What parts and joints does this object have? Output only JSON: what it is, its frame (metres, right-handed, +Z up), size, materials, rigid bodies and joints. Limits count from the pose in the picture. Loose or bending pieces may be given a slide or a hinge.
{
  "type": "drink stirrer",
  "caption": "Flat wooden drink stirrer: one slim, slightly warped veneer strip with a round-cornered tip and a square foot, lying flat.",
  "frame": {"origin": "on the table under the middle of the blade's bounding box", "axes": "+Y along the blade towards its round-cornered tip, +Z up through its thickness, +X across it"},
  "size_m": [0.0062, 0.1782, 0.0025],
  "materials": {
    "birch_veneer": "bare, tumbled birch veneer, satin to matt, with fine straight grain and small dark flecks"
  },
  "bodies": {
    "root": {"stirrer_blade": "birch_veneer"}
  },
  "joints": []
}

==

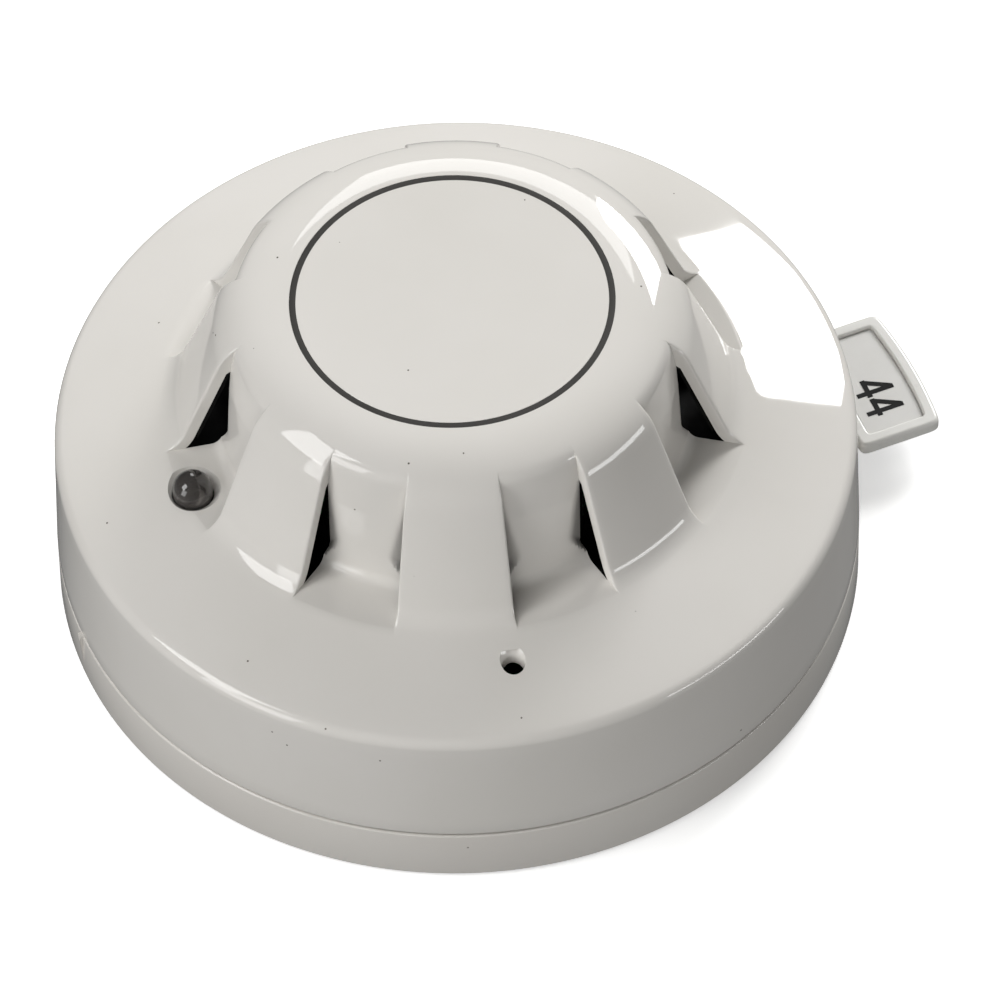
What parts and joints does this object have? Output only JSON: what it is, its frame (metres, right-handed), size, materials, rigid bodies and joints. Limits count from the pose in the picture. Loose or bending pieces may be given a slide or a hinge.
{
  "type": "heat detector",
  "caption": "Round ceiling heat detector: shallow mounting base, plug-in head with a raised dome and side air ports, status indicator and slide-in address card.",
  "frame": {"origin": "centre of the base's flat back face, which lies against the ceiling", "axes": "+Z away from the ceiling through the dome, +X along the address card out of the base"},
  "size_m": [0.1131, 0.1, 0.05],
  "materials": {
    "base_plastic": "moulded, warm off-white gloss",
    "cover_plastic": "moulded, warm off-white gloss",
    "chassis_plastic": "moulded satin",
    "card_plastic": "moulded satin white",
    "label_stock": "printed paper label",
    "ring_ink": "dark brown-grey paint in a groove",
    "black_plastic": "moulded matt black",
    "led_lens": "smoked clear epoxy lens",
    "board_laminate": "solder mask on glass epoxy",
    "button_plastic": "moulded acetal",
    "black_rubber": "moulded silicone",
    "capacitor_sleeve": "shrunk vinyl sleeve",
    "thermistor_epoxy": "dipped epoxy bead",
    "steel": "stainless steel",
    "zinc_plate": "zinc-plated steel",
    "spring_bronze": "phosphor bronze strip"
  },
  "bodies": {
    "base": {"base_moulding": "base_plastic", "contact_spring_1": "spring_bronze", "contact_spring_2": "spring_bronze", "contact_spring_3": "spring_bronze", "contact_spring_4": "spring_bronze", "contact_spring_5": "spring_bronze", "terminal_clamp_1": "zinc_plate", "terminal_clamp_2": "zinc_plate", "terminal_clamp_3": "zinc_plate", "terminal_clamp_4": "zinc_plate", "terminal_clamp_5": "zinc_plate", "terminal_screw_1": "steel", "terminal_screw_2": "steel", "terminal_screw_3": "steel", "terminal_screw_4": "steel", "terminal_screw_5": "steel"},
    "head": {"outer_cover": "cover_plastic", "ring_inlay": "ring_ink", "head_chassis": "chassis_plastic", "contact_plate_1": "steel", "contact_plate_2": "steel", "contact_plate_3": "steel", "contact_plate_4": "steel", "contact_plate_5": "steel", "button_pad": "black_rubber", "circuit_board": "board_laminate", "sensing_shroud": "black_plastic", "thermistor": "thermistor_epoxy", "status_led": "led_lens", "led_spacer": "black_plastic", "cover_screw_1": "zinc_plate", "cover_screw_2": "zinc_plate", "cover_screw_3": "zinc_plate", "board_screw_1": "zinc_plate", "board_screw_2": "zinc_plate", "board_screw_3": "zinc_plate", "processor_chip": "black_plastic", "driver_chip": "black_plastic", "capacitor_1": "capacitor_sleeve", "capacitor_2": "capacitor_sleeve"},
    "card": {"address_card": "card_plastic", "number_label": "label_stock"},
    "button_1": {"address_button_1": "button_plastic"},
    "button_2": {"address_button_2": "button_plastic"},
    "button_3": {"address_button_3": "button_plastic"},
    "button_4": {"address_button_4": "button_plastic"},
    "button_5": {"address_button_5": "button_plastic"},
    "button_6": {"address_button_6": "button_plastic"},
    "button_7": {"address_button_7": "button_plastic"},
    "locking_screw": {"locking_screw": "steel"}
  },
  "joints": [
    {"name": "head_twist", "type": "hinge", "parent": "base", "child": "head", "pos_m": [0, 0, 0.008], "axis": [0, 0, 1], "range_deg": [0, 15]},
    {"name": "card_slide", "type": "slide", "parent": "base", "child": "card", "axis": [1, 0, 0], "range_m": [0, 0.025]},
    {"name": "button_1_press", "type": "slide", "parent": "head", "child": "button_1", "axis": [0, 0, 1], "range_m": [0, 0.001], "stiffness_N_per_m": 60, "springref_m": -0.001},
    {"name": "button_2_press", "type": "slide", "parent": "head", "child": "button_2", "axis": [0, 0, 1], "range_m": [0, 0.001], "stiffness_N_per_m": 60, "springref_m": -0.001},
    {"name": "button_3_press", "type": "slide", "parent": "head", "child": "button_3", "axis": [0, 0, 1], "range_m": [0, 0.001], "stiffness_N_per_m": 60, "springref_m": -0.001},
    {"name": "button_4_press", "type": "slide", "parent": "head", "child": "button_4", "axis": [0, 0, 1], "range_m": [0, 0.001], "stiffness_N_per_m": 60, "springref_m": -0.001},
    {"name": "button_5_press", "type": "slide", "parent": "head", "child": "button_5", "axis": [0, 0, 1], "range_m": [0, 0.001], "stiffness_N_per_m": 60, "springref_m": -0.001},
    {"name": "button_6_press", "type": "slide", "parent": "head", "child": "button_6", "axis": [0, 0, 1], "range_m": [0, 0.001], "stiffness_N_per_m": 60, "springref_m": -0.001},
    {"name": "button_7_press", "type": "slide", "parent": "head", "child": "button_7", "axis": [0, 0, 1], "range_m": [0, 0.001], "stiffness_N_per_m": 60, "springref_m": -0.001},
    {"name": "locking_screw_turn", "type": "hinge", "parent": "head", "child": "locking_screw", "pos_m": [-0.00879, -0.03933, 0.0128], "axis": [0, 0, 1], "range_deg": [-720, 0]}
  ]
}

---

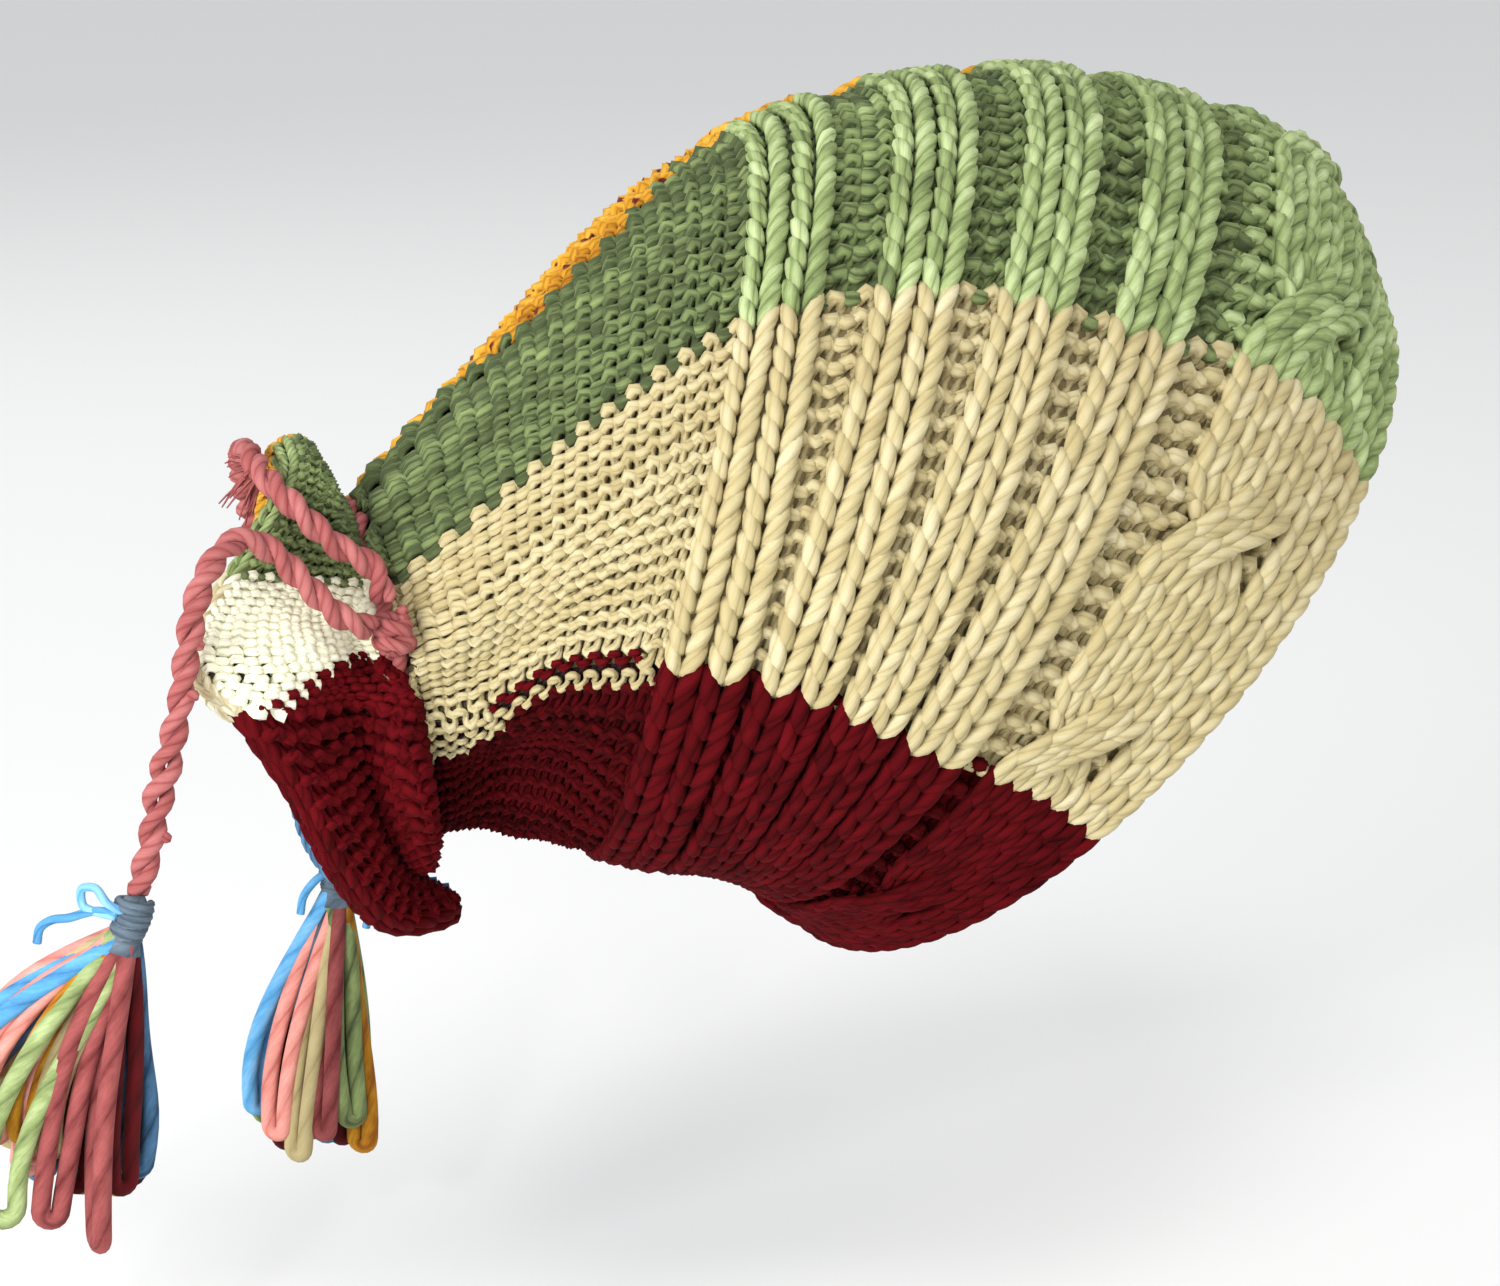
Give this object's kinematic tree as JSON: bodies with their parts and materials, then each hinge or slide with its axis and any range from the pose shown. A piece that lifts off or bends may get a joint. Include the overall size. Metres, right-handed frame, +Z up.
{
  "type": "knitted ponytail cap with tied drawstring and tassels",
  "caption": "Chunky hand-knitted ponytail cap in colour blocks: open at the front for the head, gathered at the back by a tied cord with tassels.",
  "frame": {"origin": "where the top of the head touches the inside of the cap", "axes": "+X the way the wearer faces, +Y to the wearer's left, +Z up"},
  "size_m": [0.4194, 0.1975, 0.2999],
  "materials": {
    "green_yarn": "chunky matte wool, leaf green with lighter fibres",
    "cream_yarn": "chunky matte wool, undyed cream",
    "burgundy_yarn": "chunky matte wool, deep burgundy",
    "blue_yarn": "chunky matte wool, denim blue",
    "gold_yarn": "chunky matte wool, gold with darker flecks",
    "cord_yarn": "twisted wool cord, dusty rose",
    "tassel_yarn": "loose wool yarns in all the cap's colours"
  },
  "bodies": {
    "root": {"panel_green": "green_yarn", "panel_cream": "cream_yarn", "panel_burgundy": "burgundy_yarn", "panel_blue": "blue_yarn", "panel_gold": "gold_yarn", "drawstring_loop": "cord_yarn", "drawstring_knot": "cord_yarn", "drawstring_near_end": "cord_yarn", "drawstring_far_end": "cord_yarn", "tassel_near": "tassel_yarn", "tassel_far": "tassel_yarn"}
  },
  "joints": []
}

- [Direction] Which lines in the listing above hold the word "have"? Show each of them.

- [Response]
What parts and joints does this object have? Output only JSON: what it is, its frame (metres, right-handed, +Z up), size, materials, rigid bodies and joints. Limits count from the pose in the picture. Loose or bending pieces may be given a slide or a hinge.
What parts and joints does this object have? Output only JSON: what it is, its frame (metres, right-handed), size, materials, rigid bodies and joints. Limits count from the pose in the picture. Loose or bending pieces may be given a slide or a hinge.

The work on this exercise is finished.